Figure 3. Google’s distributed build system
Google’s remote cache is called ObjFS. It consists of a backend that stores build outputs in Bigtables distributed throughout our fleet of production machines and a frontend FUSE daemon named objfsd that runs on each developer’s machine. The FUSE daemon allows engineers to browse build outputs as if they were normal files stored on the workstation, but with the file content downloaded on-demand only for the few files that are directly requested by the user. Serving file contents on-demand greatly reduces both network and disk usage, and the system is able to build twice as fast compared to when we stored all build output on the developer’s local disk.

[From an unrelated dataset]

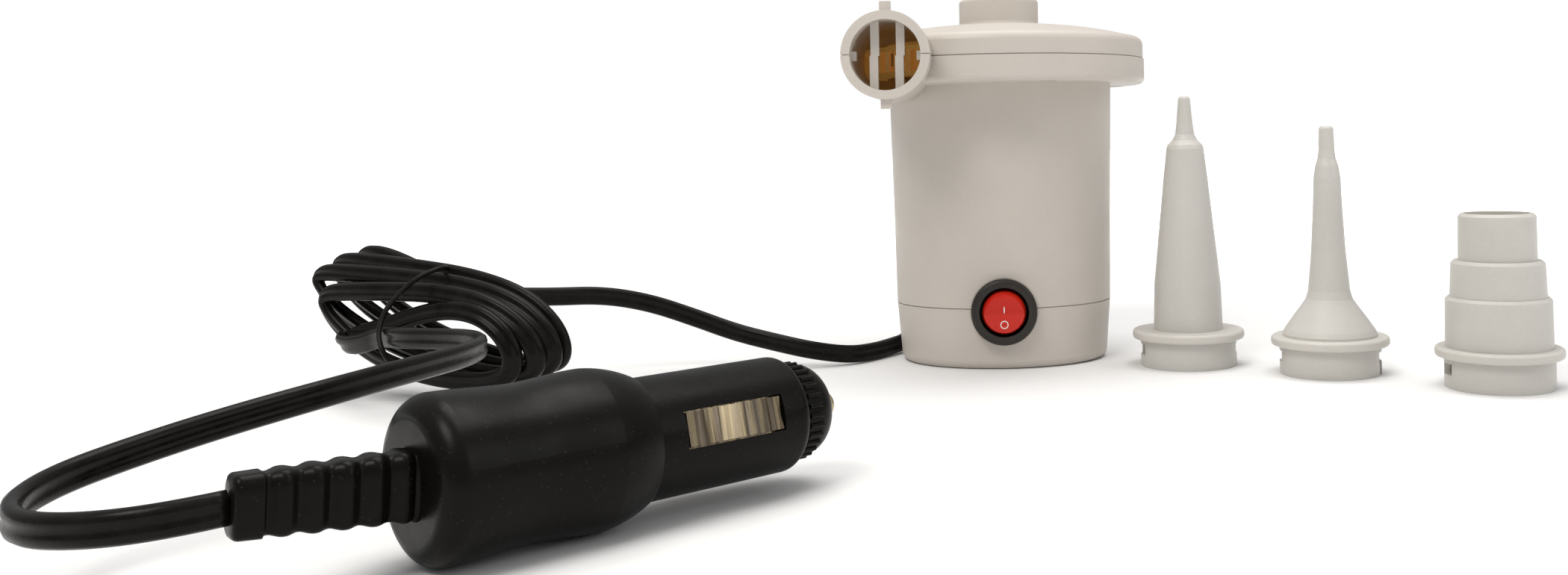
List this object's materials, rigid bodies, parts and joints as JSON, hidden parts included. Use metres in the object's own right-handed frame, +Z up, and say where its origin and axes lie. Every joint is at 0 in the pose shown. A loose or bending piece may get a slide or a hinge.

Google’s remote execution system is called Forge. A Forge client in Blaze (Bazel's internal equivalent) called the Distributor sends requests for each action to a job running in our datacenters called the Scheduler. The Scheduler maintains a cache of action results, allowing it to return a response immediately if the action has already been created by any other user of the system. If not, it places the action into a queue. A large pool of Executor jobs continually read actions from this queue, execute them, and store the results directly in the ObjFS Bigtables. These results are available to the executors for future actions, or to be downloaded by the end user via objfsd.

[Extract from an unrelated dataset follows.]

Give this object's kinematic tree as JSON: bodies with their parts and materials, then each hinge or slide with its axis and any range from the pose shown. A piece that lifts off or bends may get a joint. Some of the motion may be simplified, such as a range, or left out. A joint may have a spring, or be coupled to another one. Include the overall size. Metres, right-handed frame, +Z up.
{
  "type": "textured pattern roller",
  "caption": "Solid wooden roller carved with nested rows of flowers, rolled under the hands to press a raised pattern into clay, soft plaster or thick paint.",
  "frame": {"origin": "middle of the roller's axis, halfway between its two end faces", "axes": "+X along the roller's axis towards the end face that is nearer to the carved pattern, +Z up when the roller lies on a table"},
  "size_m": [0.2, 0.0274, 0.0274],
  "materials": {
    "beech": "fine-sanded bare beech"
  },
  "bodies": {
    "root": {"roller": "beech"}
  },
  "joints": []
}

The end result is a system that scales to efficiently support all builds performed at Google. And the scale of Google’s builds is truly massive: Google runs millions of builds executing millions of test cases and producing petabytes of build outputs from billions of lines of source code every day. Not only does such a system let our engineers build complex codebases quickly, it also allows us to implement a huge number of automated tools and systems that rely on our build.